Exercise brief
Show every line containing "Blender" by copying it.

Dataset rows
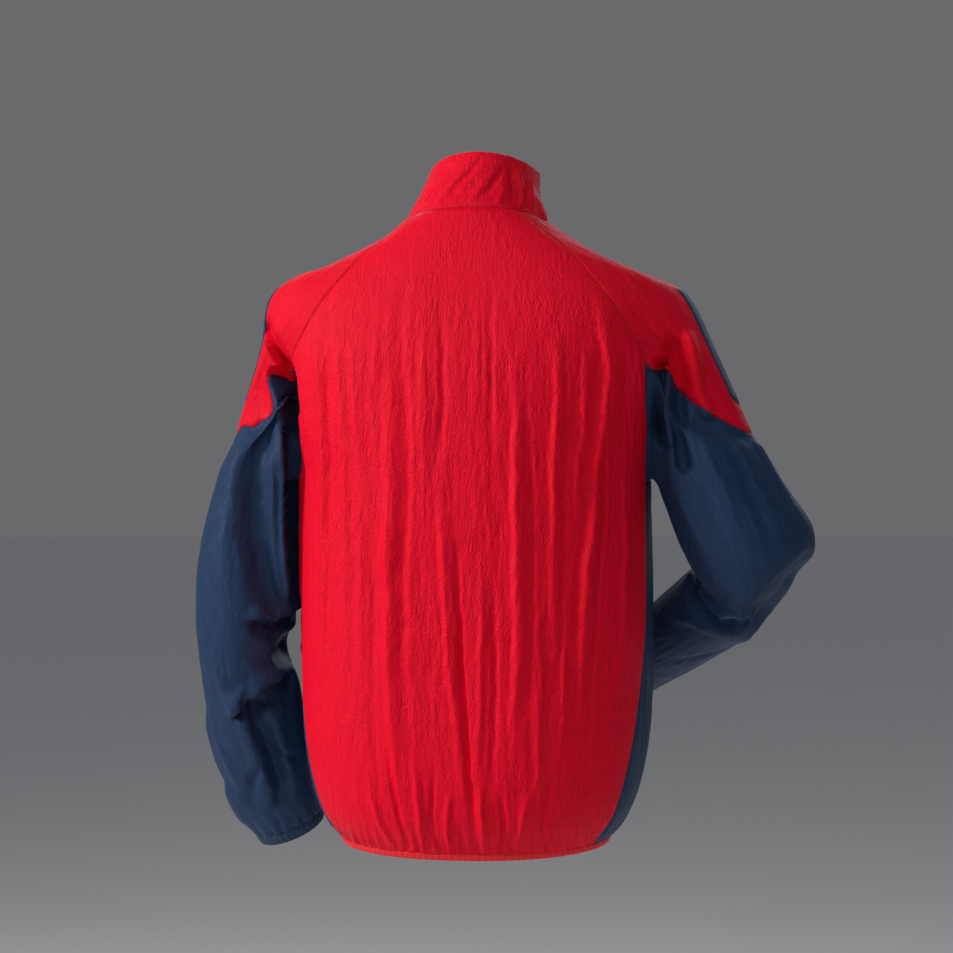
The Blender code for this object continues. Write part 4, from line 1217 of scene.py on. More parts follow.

* * *

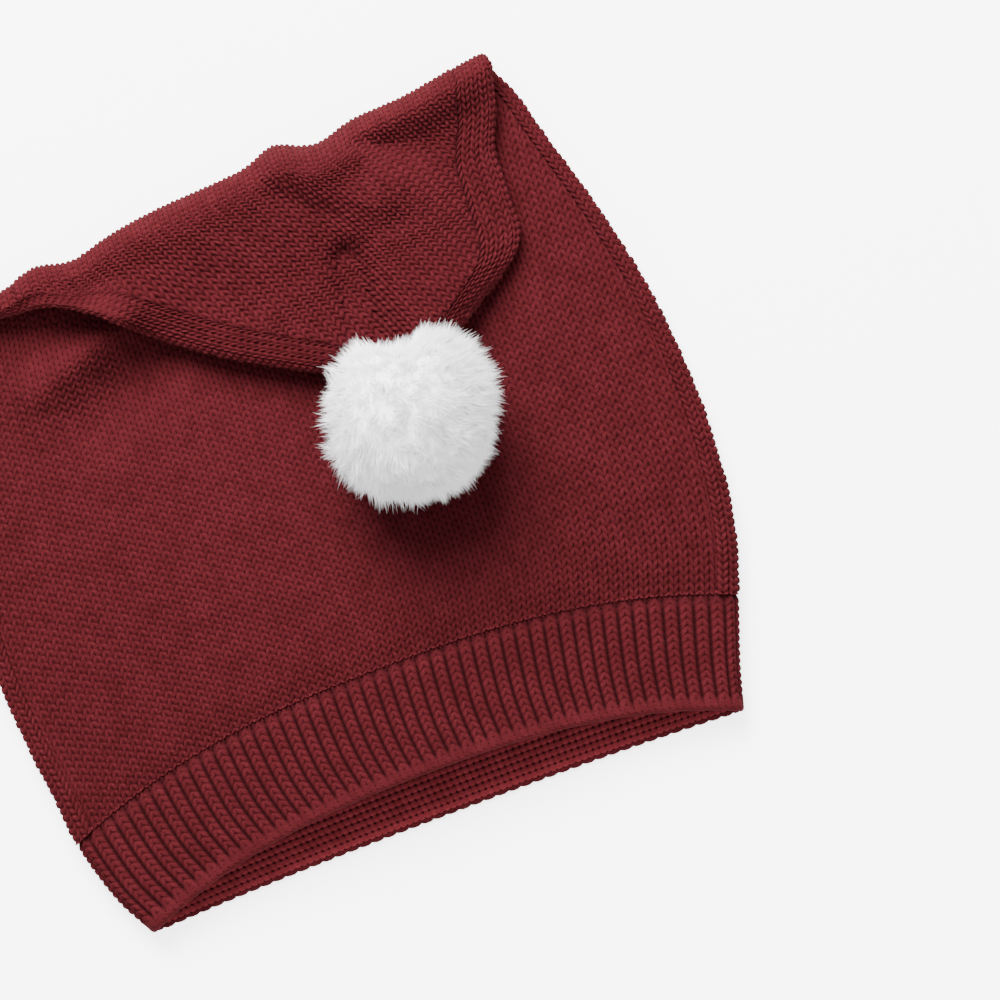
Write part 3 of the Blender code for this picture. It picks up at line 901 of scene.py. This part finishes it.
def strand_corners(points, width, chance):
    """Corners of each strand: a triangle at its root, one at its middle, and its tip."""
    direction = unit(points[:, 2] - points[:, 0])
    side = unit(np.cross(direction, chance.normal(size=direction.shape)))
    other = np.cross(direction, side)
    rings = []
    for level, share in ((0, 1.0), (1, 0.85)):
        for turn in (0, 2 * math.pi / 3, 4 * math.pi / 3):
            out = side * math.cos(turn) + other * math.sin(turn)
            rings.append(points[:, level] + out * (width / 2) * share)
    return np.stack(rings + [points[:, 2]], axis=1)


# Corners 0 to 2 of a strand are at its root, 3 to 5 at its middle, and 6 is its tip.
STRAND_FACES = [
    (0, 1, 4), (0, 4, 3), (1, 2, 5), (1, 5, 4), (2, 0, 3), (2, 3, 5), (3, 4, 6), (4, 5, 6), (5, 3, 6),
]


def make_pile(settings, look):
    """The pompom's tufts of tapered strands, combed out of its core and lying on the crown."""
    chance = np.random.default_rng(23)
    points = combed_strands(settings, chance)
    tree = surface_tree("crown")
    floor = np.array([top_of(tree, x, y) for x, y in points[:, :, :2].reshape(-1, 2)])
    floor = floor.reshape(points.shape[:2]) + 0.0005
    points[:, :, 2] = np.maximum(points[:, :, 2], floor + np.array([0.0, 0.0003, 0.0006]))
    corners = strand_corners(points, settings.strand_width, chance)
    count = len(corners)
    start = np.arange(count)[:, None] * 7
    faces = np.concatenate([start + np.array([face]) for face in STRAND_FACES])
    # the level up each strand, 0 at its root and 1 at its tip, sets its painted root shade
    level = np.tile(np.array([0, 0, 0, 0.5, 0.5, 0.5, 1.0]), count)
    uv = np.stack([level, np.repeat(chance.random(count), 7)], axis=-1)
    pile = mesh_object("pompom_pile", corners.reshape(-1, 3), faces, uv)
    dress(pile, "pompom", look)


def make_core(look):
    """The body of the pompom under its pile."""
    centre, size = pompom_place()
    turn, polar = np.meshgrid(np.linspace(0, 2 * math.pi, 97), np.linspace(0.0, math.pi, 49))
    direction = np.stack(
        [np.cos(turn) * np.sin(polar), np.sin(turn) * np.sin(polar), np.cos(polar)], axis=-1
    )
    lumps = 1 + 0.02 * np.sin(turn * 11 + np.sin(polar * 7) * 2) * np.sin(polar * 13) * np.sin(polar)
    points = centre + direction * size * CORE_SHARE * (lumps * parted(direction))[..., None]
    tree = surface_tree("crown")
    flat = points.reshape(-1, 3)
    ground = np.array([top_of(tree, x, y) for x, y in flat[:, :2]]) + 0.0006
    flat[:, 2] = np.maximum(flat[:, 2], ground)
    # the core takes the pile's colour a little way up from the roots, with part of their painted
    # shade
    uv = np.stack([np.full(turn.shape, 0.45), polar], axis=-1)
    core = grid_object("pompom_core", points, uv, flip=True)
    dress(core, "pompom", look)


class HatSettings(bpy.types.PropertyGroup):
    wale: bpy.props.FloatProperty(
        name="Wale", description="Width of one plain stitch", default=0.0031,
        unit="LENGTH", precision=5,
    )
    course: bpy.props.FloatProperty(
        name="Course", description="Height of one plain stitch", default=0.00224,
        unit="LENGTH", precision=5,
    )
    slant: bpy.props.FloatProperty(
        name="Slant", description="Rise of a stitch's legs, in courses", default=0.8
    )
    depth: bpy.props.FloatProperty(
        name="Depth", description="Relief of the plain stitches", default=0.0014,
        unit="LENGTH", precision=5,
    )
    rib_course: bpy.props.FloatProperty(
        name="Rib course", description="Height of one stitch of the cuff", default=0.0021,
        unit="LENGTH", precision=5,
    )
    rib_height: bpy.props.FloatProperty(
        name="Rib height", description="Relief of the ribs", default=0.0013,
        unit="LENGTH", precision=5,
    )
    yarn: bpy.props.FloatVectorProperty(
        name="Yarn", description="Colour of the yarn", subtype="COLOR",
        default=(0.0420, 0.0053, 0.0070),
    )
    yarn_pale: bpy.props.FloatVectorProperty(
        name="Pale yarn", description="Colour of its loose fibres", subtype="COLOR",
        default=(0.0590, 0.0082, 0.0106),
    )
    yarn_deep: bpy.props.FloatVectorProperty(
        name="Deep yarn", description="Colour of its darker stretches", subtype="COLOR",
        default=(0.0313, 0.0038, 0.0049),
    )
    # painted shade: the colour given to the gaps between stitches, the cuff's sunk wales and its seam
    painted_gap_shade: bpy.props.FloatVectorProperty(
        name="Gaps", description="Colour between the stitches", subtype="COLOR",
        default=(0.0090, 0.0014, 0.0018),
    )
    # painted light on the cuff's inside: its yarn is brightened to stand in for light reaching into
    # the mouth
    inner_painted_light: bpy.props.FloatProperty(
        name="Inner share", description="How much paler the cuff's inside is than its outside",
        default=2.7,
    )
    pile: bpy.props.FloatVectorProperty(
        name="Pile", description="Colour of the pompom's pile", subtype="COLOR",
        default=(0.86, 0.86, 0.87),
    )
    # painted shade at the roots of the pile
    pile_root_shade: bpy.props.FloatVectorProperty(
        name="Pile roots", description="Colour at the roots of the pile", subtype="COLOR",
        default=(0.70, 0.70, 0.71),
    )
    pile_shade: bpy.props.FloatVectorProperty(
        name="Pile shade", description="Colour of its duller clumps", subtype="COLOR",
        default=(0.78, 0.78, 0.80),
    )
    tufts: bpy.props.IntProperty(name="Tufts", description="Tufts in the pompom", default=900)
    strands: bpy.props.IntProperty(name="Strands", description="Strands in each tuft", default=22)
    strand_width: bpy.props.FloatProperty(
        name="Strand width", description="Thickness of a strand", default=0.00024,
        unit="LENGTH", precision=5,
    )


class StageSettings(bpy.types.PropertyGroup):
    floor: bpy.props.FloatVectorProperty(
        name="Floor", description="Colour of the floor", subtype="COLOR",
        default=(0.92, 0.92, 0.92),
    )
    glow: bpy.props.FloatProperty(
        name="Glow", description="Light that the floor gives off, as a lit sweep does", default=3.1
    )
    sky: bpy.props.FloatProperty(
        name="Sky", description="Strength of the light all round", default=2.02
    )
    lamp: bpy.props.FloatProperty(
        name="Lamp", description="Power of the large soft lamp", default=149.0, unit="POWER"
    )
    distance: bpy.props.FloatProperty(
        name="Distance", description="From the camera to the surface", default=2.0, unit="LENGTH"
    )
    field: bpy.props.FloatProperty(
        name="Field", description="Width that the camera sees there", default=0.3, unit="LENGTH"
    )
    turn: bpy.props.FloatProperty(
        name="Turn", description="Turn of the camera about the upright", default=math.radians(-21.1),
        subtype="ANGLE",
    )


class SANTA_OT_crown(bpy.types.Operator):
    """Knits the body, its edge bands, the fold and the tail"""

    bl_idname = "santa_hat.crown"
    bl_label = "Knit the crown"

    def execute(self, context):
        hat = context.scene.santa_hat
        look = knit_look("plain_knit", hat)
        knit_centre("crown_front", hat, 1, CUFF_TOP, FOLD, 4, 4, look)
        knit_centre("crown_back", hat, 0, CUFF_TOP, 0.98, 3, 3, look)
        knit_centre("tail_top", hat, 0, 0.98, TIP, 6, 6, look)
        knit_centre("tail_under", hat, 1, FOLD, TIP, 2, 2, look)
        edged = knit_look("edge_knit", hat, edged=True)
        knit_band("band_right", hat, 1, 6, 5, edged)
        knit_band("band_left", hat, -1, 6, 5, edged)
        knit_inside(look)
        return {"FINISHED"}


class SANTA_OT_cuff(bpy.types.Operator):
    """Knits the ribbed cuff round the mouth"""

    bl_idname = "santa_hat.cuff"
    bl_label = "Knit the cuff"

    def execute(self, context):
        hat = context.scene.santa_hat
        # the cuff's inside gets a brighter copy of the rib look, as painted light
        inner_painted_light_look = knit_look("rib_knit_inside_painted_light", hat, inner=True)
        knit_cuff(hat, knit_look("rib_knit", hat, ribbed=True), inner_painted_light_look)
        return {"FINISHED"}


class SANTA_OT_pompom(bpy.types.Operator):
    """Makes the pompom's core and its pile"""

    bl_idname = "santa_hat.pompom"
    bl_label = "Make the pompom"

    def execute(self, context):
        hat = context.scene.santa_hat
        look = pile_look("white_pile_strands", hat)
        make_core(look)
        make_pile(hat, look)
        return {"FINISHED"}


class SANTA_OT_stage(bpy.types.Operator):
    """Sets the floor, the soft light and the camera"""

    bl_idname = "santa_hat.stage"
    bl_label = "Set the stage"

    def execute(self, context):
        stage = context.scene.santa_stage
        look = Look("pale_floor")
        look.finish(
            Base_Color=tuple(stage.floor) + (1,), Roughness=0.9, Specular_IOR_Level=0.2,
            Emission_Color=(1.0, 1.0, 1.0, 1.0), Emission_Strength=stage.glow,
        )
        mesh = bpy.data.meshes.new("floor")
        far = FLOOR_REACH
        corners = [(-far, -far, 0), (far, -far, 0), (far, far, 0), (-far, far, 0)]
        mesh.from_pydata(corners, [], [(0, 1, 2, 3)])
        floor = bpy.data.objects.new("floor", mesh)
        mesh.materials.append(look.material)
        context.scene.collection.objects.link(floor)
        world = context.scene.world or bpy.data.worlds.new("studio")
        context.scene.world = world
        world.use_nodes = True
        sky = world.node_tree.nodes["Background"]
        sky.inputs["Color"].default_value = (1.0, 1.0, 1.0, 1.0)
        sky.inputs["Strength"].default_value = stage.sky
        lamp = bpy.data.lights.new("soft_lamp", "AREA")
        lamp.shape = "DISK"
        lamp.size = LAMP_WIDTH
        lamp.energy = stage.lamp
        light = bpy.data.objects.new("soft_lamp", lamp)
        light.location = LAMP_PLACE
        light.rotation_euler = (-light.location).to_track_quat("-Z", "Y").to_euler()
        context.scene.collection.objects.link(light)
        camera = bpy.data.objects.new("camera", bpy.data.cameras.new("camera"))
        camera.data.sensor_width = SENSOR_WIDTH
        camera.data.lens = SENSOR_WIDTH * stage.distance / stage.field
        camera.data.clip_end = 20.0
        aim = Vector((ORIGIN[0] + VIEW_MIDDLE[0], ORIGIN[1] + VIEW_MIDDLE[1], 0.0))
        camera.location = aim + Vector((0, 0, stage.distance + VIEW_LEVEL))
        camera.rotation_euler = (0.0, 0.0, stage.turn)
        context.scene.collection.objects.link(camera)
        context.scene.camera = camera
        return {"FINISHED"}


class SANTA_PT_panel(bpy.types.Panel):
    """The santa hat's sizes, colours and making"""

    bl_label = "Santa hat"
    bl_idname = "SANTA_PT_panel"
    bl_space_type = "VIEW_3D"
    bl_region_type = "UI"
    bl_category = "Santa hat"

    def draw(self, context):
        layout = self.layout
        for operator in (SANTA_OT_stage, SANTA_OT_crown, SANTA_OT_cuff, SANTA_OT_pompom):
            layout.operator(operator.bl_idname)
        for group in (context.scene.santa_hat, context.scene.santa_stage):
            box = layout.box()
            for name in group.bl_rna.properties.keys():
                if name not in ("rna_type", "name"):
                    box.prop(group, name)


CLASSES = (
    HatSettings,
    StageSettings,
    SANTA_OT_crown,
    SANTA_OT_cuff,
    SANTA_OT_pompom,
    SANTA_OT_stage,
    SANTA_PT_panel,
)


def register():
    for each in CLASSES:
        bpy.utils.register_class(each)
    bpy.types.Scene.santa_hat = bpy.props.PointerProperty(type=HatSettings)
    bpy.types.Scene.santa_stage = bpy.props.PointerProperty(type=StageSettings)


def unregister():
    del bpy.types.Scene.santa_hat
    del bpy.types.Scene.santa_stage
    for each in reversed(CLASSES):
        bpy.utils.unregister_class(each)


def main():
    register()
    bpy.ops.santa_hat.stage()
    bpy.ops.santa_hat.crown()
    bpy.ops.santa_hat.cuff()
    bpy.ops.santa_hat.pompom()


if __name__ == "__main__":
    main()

---

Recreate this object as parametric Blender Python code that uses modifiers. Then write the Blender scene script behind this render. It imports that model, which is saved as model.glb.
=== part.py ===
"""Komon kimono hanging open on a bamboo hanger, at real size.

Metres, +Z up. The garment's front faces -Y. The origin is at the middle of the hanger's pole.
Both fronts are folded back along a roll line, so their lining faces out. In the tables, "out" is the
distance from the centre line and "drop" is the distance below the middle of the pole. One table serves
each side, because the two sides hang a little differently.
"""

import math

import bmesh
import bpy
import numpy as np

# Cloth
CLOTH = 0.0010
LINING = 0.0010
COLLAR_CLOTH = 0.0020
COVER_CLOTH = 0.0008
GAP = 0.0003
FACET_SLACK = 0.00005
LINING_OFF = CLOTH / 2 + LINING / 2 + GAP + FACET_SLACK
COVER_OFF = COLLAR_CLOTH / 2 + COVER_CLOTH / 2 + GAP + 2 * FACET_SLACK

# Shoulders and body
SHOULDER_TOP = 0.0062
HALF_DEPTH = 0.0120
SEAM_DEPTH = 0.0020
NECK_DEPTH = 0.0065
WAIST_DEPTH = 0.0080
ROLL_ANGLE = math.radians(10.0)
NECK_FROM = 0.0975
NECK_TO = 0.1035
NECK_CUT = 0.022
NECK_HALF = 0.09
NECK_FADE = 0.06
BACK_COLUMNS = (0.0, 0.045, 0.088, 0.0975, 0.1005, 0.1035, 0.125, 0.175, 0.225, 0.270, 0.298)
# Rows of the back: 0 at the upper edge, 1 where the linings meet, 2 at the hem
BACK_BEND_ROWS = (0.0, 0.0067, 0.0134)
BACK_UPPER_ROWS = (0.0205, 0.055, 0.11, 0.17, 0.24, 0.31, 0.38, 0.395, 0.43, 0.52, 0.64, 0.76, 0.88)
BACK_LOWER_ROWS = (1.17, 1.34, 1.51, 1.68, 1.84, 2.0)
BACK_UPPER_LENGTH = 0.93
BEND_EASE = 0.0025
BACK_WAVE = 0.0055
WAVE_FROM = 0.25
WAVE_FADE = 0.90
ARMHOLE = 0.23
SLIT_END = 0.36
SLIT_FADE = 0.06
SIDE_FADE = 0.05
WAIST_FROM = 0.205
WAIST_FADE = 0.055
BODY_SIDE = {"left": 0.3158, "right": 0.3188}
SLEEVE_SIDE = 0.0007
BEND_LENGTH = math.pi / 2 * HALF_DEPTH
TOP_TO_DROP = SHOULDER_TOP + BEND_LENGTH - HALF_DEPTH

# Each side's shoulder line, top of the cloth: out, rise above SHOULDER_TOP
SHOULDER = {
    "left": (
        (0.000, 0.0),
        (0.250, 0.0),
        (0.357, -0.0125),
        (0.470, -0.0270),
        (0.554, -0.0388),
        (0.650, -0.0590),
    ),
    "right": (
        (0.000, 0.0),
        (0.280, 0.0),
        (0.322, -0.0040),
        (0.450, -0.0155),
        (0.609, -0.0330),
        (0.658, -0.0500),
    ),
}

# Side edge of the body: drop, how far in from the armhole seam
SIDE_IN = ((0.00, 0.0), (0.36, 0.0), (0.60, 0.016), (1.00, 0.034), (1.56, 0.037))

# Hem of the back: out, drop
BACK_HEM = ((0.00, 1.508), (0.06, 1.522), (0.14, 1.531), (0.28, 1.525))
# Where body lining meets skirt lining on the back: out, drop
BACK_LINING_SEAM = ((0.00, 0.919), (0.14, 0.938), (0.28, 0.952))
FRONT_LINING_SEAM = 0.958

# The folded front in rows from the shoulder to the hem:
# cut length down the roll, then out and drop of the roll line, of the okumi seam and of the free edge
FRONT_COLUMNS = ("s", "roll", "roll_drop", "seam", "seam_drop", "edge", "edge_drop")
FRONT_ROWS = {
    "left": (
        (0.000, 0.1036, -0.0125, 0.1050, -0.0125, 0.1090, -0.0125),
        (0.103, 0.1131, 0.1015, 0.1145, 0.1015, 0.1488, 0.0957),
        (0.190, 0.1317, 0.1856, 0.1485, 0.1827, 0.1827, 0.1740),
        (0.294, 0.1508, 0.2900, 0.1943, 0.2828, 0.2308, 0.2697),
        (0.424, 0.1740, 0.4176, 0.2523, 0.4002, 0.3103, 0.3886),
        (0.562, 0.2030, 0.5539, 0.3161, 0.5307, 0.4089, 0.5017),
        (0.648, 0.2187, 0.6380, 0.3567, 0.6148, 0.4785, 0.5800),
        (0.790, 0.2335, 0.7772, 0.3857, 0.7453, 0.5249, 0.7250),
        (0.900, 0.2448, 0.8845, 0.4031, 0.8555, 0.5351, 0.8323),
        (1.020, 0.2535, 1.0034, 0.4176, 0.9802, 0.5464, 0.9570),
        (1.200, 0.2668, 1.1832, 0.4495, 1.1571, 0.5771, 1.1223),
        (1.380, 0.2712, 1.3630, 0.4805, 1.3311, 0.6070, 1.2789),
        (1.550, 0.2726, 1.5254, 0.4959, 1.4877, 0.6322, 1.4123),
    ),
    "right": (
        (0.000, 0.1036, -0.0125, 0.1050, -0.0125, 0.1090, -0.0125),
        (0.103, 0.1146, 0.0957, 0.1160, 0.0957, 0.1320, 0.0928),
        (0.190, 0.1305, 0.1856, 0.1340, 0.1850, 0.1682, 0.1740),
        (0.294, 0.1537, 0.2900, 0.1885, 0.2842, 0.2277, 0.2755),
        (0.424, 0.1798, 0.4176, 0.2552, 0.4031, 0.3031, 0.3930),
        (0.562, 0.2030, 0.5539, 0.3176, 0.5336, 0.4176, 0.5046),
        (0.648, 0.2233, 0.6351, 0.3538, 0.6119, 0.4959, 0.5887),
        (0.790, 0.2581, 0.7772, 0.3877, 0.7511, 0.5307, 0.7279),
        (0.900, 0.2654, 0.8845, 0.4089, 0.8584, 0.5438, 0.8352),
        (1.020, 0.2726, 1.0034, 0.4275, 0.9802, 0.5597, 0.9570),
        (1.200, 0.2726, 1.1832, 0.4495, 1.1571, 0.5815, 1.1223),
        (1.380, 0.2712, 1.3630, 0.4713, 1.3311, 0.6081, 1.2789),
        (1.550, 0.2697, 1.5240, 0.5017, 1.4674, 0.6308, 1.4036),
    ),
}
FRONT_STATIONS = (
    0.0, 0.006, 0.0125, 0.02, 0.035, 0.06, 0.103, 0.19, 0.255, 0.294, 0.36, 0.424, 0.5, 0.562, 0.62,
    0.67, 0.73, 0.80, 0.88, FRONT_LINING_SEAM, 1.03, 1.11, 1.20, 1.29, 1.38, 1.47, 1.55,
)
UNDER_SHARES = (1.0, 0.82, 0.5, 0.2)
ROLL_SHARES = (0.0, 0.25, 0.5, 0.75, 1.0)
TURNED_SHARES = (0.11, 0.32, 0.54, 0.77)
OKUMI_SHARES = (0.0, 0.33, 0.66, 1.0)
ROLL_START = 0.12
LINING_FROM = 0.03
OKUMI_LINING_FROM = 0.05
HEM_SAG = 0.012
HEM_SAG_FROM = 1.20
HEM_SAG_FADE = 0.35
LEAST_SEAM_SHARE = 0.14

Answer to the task
The Blender code for this object continues. Write part 4, from line 1217 of scene.py on. More parts follow.
Write part 3 of the Blender code for this picture. It picks up at line 901 of scene.py. This part finishes it.
Recreate this object as parametric Blender Python code that uses modifiers. Then write the Blender scene script behind this render. It imports that model, which is saved as model.glb.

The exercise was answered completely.